The problem:
Return only the lines from the top of the material through the line marked by "return np.stack([left_x(LENGTH - u)", unaltered.
##### Dataset extract
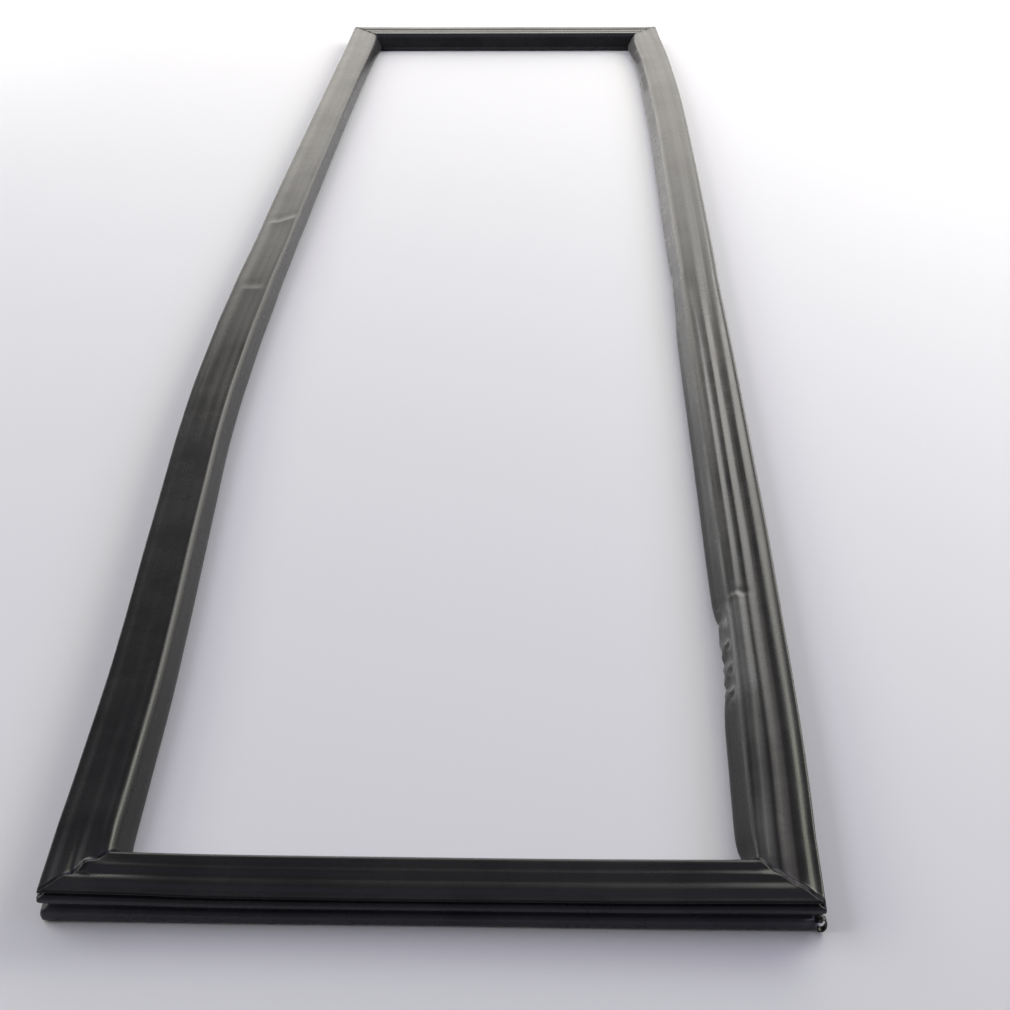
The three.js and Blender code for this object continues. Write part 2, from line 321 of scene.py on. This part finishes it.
def mitre_point(corner, u):
    """Plan position on the mitre for each inset u, the same for the two sides that meet there."""
    if corner == "near_left":
        return np.stack([left_x(u) + u, u], axis=1)
    if corner == "near_right":
        return np.stack([right_x(u) - u, u], axis=1)
    if corner == "far_right":
        return np.stack([right_x(LENGTH - u) - u, LENGTH - u], axis=1)
    return np.stack([left_x(LENGTH - u) + u, LENGTH - u], axis=1)


def build_rows():
    """Rows of points round the frame: near side, right, far, left, each from mitre to mitre."""
    rows, tags = [], []
    for side, (first, last, total, zones, coarse) in SIDES.items():
        forward = side in ("near", "right")
        lo, hi = START, total - START
        body = spaced(lo, hi, zones, coarse)
        stations = []  # (kind, value): m = distance from first mitre, l = blend, s = plain, n = from last mitre
        for d in NEAR_MITRE:
            stations.append(("m", d))
        for t in (0.25, 0.5, 0.75):
            stations.append(("ml", t))
        for s in body if forward else body[::-1]:
            stations.append(("s", s))
        for t in (0.75, 0.5, 0.25):
            stations.append(("nl", t))
        for d in NEAR_MITRE[:0:-1]:
            stations.append(("n", d))

        def towards(s_from_start):
            return s_from_start if forward else total - s_from_start

        def row(kind, value):
            if kind in ("m", "n"):
                corner = first if kind == "m" else last
                d = value
                near_first = d if kind == "m" else 999
                near_last = d if kind == "n" else 999
                base = towards(d + 19) if kind == "m" else towards(total - d - 19)
                u, z = section_at(side, base, near_first, near_last, first, last)
                xy = mitre_point(corner, u)
                # move along the side, away from the mitre
                if side in ("near", "far"):
                    sign = 1 if corner.endswith("left") else -1
                    xy = xy + np.array([[sign * d, 0]])
                else:
                    sign = 1 if corner.startswith("near") else -1
                    y = xy[:, 1] + sign * d
                    x = (left_x(y) + u) if side == "left" else (right_x(y) - u)
                    xy = np.stack([x, y], axis=1)
                return np.concatenate([xy, z[:, None]], axis=1), towards(d) if kind == "m" else towards(total - d)
            if kind == "s":
                s = value
                d1 = s if forward else total - s
                d2 = total - d1
                u, z = section_at(side, s, max(d1 - 19, 0), max(d2 - 19, 0), first, last)
                if side in ("near", "far"):
                    start_x = -190.4
                    pts = np.stack([np.full_like(u, s + start_x), u if side == "near" else LENGTH - u, z], axis=1)
                else:
                    x = (left_x(s) + u) if side == "left" else (right_x(s) - u)
                    pts = np.stack([x, np.full_like(u, s), z], axis=1)
                return pts, s
            # blend rows between the last mitre row and the first plain row
            a, sa = row("m" if kind == "ml" else "n", NEAR_MITRE[-1])
            edge = towards(START) if kind == "ml" else towards(total - START)
            b, sb = row("s", edge)
            t = value
            return a + (b - a) * t, sa + (sb - sa) * t

        for kind, value in stations:
            pts, s = row(kind, value)
            rows.append(pts)
            tags.append((side, s))
    return rows, tags


rows, tags = build_rows()
NR = len(rows)
points = (np.concatenate(rows) + OFFSET) / 1000.0

mesh = bpy.data.meshes.new("gasket_frame_skin")
faces = []
for r in range(NR):
    a, b = r * NP, ((r + 1) % NR) * NP
    for i in range(NP):
        j = (i + 1) % NP
        faces.append((a + i, a + j, b + j, b + i))


def curl():
    """The open end of the base fold at the near right corner: a thin wall curled round a gap."""
    path = np.array([[187.0, 7.4], [188.4, 8.1], [189.9, 7.9], [190.75, 6.6], [191.0, 4.6], [190.85, 2.6],
                     [190.1, 1.0], [188.8, 0.35], [187.2, 0.9]])
    fine = []
    for i in range(len(path) - 1):
        p0, p1 = path[max(i - 1, 0)], path[i]
        p2, p3 = path[i + 1], path[min(i + 2, len(path) - 1)]
        for t in (0, 0.25, 0.5, 0.75):
            fine.append(0.5 * (2 * p1 + (p2 - p0) * t + (2 * p0 - 5 * p1 + 4 * p2 - p3) * t ** 2
                               + (3 * p1 - p0 - 3 * p2 + p3) * t ** 3))
    fine = np.array(fine + [path[-1]])
    way = np.gradient(fine, axis=0)
    side = np.stack([way[:, 1], -way[:, 0]], axis=1) / np.linalg.norm(way, axis=1)[:, None]
    ring = np.concatenate([fine + 0.28 * side, (fine - 0.28 * side)[::-1]])
    n, m = len(ring), len(fine)
    pts = np.concatenate([np.stack([ring[:, 0], np.full(n, y), ring[:, 1]], axis=1) for y in (0.25, 0.6, 2.0, 3.6)])
    quads = []
    for k in range(3):
        for i in range(n):
            j = (i + 1) % n
            quads.append((k * n + i, k * n + j, (k + 1) * n + j, (k + 1) * n + i))
    for i in range(m - 1):
        quads.append((i, n - 1 - i, n - 2 - i, i + 1))
        quads.append((3 * n + i, 3 * n + i + 1, 3 * n + n - 2 - i, 3 * n + n - 1 - i))
    return (pts + OFFSET) / 1000.0, quads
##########
Answer to this problem:
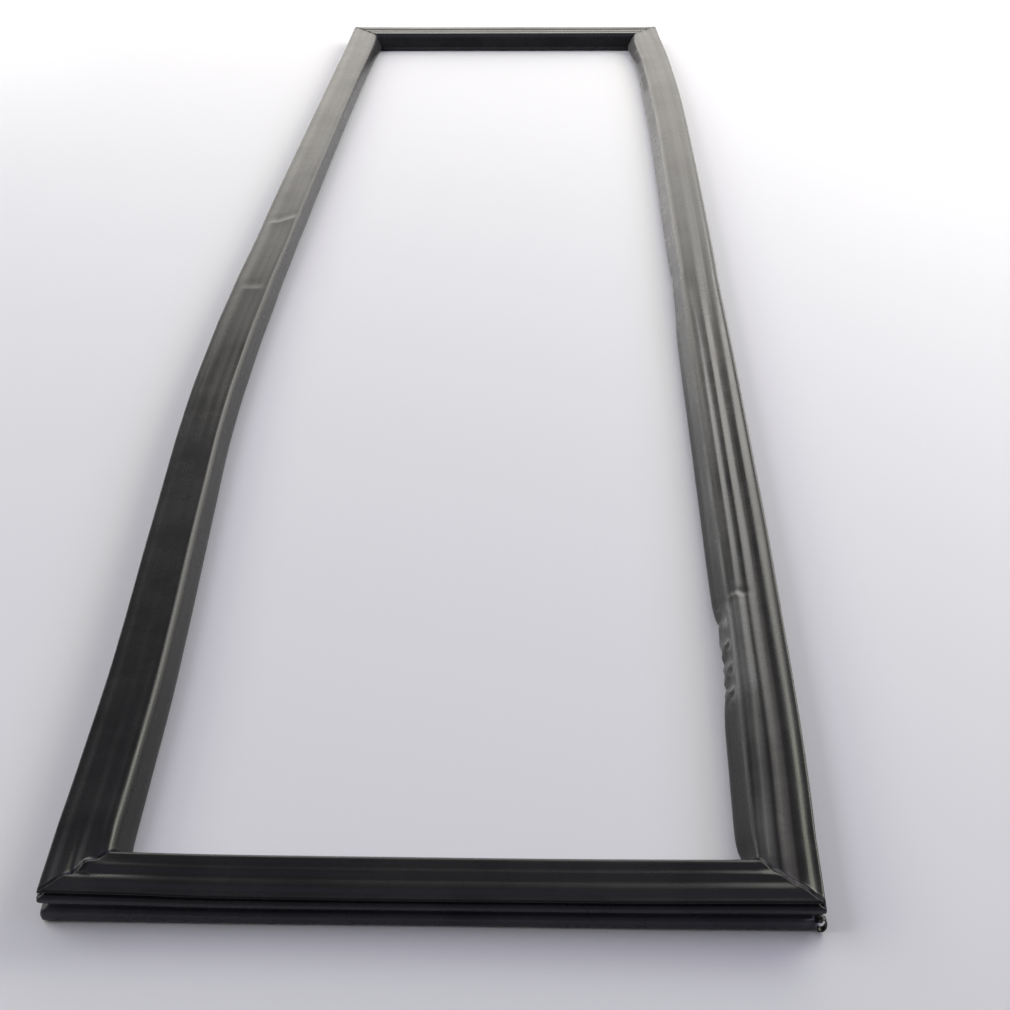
The three.js and Blender code for this object continues. Write part 2, from line 321 of scene.py on. This part finishes it.
def mitre_point(corner, u):
    """Plan position on the mitre for each inset u, the same for the two sides that meet there."""
    if corner == "near_left":
        return np.stack([left_x(u) + u, u], axis=1)
    if corner == "near_right":
        return np.stack([right_x(u) - u, u], axis=1)
    if corner == "far_right":
        return np.stack([right_x(LENGTH - u) - u, LENGTH - u], axis=1)
    return np.stack([left_x(LENGTH - u) + u, LENGTH - u], axis=1)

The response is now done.